** BEGIN SOURCE EXCERPT **
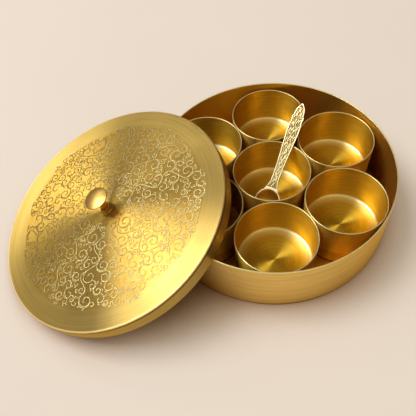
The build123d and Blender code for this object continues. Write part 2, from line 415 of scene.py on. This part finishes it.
spoon_mat = spoon_brass(
    roughness=0.32,
    carved=(0.5 * MM, 0.68 * MM),
    border=(0.75 * MM, 0.81 * MM),
    dish=(11.0 * MM, 10.6 * MM),
)

# Box
inner = BOX_RADIUS - BOX_WALL
corner_in = BOX_CORNER - BOX_WALL
box_profile = [(0, 0)]
box_profile += arc((BOX_RADIUS - BOX_CORNER, BOX_CORNER), BOX_CORNER, -90, 0, 10)
box_profile += arc((BOX_RADIUS - EDGE, BOX_HEIGHT - EDGE), EDGE, 0, 90, 5)
box_profile += arc((inner + EDGE, BOX_HEIGHT - EDGE), EDGE, 90, 180, 5)
box_profile += arc((inner - corner_in, BOX_WALL + corner_in), corner_in, 0, -90, 8)
box_profile += [(0, BOX_WALL)]
box_mesh = lathe("box tray", dense(box_profile, most=2.0), steps=256)
piece("box_turned", box_mesh, Matrix(), box_mat, "box", "box_tray")

# Cups
taper = (CUP_RIM - CUP_BASE) / CUP_HEIGHT
inner_base = CUP_BASE - CUP_WALL
under = CUP_FLOOR - CUP_WALL
low_bend = under - CUP_CORNER
high_bend = CUP_FLOOR + CUP_CORNER
cup_profile = [(0, under)]
cup_profile += arc((inner_base + taper * low_bend - CUP_CORNER, low_bend), CUP_CORNER, 90, 0, 8)
cup_profile += arc((inner_base + EDGE, EDGE), EDGE, 180, 270, 4)
cup_profile += arc((CUP_BASE - EDGE, EDGE), EDGE, -90, 0, 4)
cup_profile += arc((CUP_RIM - EDGE, CUP_HEIGHT - EDGE), EDGE, 0, 90, 5)
cup_profile += arc((CUP_RIM - CUP_WALL + EDGE, CUP_HEIGHT - EDGE), EDGE, 90, 180, 5)
cup_profile += arc((inner_base + taper * high_bend - CUP_CORNER, high_bend), CUP_CORNER, 0, -90, 8)
cup_profile += [(0, CUP_FLOOR)]
cup_mesh = lathe("cup", dense(cup_profile, most=1.5), steps=160)
ring = ["cup_back_right", "cup_back", "cup_back_left", "cup_front_left", "cup_front", "cup_front_right"]
places = {"cup_centre": (0.0, 0.0)}
for i, name in enumerate(ring):
    t = math.radians(FIRST_CUP + 360 / len(ring) * i)
    places[name] = (CUP_RING * math.cos(t), CUP_RING * math.sin(t))
for name, (x, y) in places.items():
    spot = Matrix.Translation((x * MM, y * MM, BOX_WALL * MM))
    piece(name + "_turned", cup_mesh, spot, cup_mat, name, name)

# Lid
top_radius = LID_RADIUS - LID_SHOULDER
dome_radius = (top_radius**2 + LID_DOME**2) / (2 * LID_DOME)


def dome(r):
    """Height of the lid's top at a distance from its axis."""
    return math.sqrt(dome_radius**2 - r**2) - (dome_radius - LID_DOME)


rest = math.radians(LID_REST)
slope = math.asin((BOX_HEIGHT + LID_SEAT) / (LID_RADIUS * (1 + math.cos(rest))))
rest_y = LID_RADIUS * math.sin(rest)
lid_x = -math.sqrt(BOX_RADIUS**2 - rest_y**2) - LID_SKIRT * math.sin(slope)
lid_x -= LID_RADIUS * math.cos(rest) * math.cos(slope)
lid_z = LID_RADIUS * math.sin(slope) + LID_SKIRT * math.cos(slope)
lid_place = Matrix.Translation((lid_x * MM, 0, lid_z * MM)) @ Matrix.Rotation(-slope, 4, "Y")

TOP_STEPS = 60
UNDER_STEPS = 30
outside = [top_radius * i / TOP_STEPS for i in range(TOP_STEPS + 1)]
inside = [top_radius * i / UNDER_STEPS for i in reversed(range(UNDER_STEPS))]
lid_profile = [(r, dome(r)) for r in outside]
lid_profile += arc((top_radius, -LID_SHOULDER), LID_SHOULDER, 84, 0, 8)
lid_profile += arc((LID_RADIUS - EDGE, EDGE - LID_SKIRT), EDGE, 0, -90, 4)
lid_profile += arc((LID_RADIUS - LID_WALL + EDGE, EDGE - LID_SKIRT), EDGE, -90, -180, 4)
lid_profile += arc((top_radius, -LID_SHOULDER), LID_SHOULDER - LID_WALL, 0, 90, 5)
lid_profile += [(r, dome(r) - LID_WALL) for r in inside]
lid_mesh = lathe("lid", dense(lid_profile, most=2.0), steps=320)
piece("lid_turned", lid_mesh, lid_place, lid_mat, "lid", "lid_cover")

# Collar under the knob, which flares in from a rounded foot
SCREW_HOLE = 2.1
COLLAR_RADIUS = 6.4
COLLAR_ROUND = 6.1
COLLAR_HEIGHT = 3.4
COLLAR_FLARE = 2.5
collar_base = dome(SCREW_HOLE)
knob_base = collar_base + COLLAR_HEIGHT
collar_profile = [(SCREW_HOLE, collar_base), (COLLAR_ROUND, collar_base)]
collar_profile += arc((COLLAR_ROUND, collar_base + EDGE), EDGE, -90, 0, 4)
collar_profile += arc((COLLAR_ROUND, collar_base + 2 * EDGE), EDGE, 0, 90, 4)
collar_profile += arc((COLLAR_RADIUS, knob_base), COLLAR_FLARE, -90, -180, 10)
collar_profile += [(SCREW_HOLE, knob_base), (SCREW_HOLE, collar_base)]
collar_mesh = lathe("collar", dense(collar_profile, most=0.6), steps=96)
piece("collar_turned", collar_mesh, lid_place, knob_mat, "lid", "knob_collar")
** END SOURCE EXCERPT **
_TASK DIRECTIONS_
Copy out the whole listing exactly; please set it all down.

_REPLY TO THE EXERCISE_
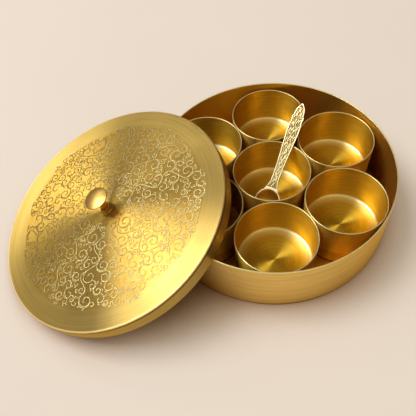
The build123d and Blender code for this object continues. Write part 2, from line 415 of scene.py on. This part finishes it.
spoon_mat = spoon_brass(
    roughness=0.32,
    carved=(0.5 * MM, 0.68 * MM),
    border=(0.75 * MM, 0.81 * MM),
    dish=(11.0 * MM, 10.6 * MM),
)

# Box
inner = BOX_RADIUS - BOX_WALL
corner_in = BOX_CORNER - BOX_WALL
box_profile = [(0, 0)]
box_profile += arc((BOX_RADIUS - BOX_CORNER, BOX_CORNER), BOX_CORNER, -90, 0, 10)
box_profile += arc((BOX_RADIUS - EDGE, BOX_HEIGHT - EDGE), EDGE, 0, 90, 5)
box_profile += arc((inner + EDGE, BOX_HEIGHT - EDGE), EDGE, 90, 180, 5)
box_profile += arc((inner - corner_in, BOX_WALL + corner_in), corner_in, 0, -90, 8)
box_profile += [(0, BOX_WALL)]
box_mesh = lathe("box tray", dense(box_profile, most=2.0), steps=256)
piece("box_turned", box_mesh, Matrix(), box_mat, "box", "box_tray")

# Cups
taper = (CUP_RIM - CUP_BASE) / CUP_HEIGHT
inner_base = CUP_BASE - CUP_WALL
under = CUP_FLOOR - CUP_WALL
low_bend = under - CUP_CORNER
high_bend = CUP_FLOOR + CUP_CORNER
cup_profile = [(0, under)]
cup_profile += arc((inner_base + taper * low_bend - CUP_CORNER, low_bend), CUP_CORNER, 90, 0, 8)
cup_profile += arc((inner_base + EDGE, EDGE), EDGE, 180, 270, 4)
cup_profile += arc((CUP_BASE - EDGE, EDGE), EDGE, -90, 0, 4)
cup_profile += arc((CUP_RIM - EDGE, CUP_HEIGHT - EDGE), EDGE, 0, 90, 5)
cup_profile += arc((CUP_RIM - CUP_WALL + EDGE, CUP_HEIGHT - EDGE), EDGE, 90, 180, 5)
cup_profile += arc((inner_base + taper * high_bend - CUP_CORNER, high_bend), CUP_CORNER, 0, -90, 8)
cup_profile += [(0, CUP_FLOOR)]
cup_mesh = lathe("cup", dense(cup_profile, most=1.5), steps=160)
ring = ["cup_back_right", "cup_back", "cup_back_left", "cup_front_left", "cup_front", "cup_front_right"]
places = {"cup_centre": (0.0, 0.0)}
for i, name in enumerate(ring):
    t = math.radians(FIRST_CUP + 360 / len(ring) * i)
    places[name] = (CUP_RING * math.cos(t), CUP_RING * math.sin(t))
for name, (x, y) in places.items():
    spot = Matrix.Translation((x * MM, y * MM, BOX_WALL * MM))
    piece(name + "_turned", cup_mesh, spot, cup_mat, name, name)

# Lid
top_radius = LID_RADIUS - LID_SHOULDER
dome_radius = (top_radius**2 + LID_DOME**2) / (2 * LID_DOME)


def dome(r):
    """Height of the lid's top at a distance from its axis."""
    return math.sqrt(dome_radius**2 - r**2) - (dome_radius - LID_DOME)


rest = math.radians(LID_REST)
slope = math.asin((BOX_HEIGHT + LID_SEAT) / (LID_RADIUS * (1 + math.cos(rest))))
rest_y = LID_RADIUS * math.sin(rest)
lid_x = -math.sqrt(BOX_RADIUS**2 - rest_y**2) - LID_SKIRT * math.sin(slope)
lid_x -= LID_RADIUS * math.cos(rest) * math.cos(slope)
lid_z = LID_RADIUS * math.sin(slope) + LID_SKIRT * math.cos(slope)
lid_place = Matrix.Translation((lid_x * MM, 0, lid_z * MM)) @ Matrix.Rotation(-slope, 4, "Y")

TOP_STEPS = 60
UNDER_STEPS = 30
outside = [top_radius * i / TOP_STEPS for i in range(TOP_STEPS + 1)]
inside = [top_radius * i / UNDER_STEPS for i in reversed(range(UNDER_STEPS))]
lid_profile = [(r, dome(r)) for r in outside]
lid_profile += arc((top_radius, -LID_SHOULDER), LID_SHOULDER, 84, 0, 8)
lid_profile += arc((LID_RADIUS - EDGE, EDGE - LID_SKIRT), EDGE, 0, -90, 4)
lid_profile += arc((LID_RADIUS - LID_WALL + EDGE, EDGE - LID_SKIRT), EDGE, -90, -180, 4)
lid_profile += arc((top_radius, -LID_SHOULDER), LID_SHOULDER - LID_WALL, 0, 90, 5)
lid_profile += [(r, dome(r) - LID_WALL) for r in inside]
lid_mesh = lathe("lid", dense(lid_profile, most=2.0), steps=320)
piece("lid_turned", lid_mesh, lid_place, lid_mat, "lid", "lid_cover")

# Collar under the knob, which flares in from a rounded foot
SCREW_HOLE = 2.1
COLLAR_RADIUS = 6.4
COLLAR_ROUND = 6.1
COLLAR_HEIGHT = 3.4
COLLAR_FLARE = 2.5
collar_base = dome(SCREW_HOLE)
knob_base = collar_base + COLLAR_HEIGHT
collar_profile = [(SCREW_HOLE, collar_base), (COLLAR_ROUND, collar_base)]
collar_profile += arc((COLLAR_ROUND, collar_base + EDGE), EDGE, -90, 0, 4)
collar_profile += arc((COLLAR_ROUND, collar_base + 2 * EDGE), EDGE, 0, 90, 4)
collar_profile += arc((COLLAR_RADIUS, knob_base), COLLAR_FLARE, -90, -180, 10)
collar_profile += [(SCREW_HOLE, knob_base), (SCREW_HOLE, collar_base)]
collar_mesh = lathe("collar", dense(collar_profile, most=0.6), steps=96)
piece("collar_turned", collar_mesh, lid_place, knob_mat, "lid", "knob_collar")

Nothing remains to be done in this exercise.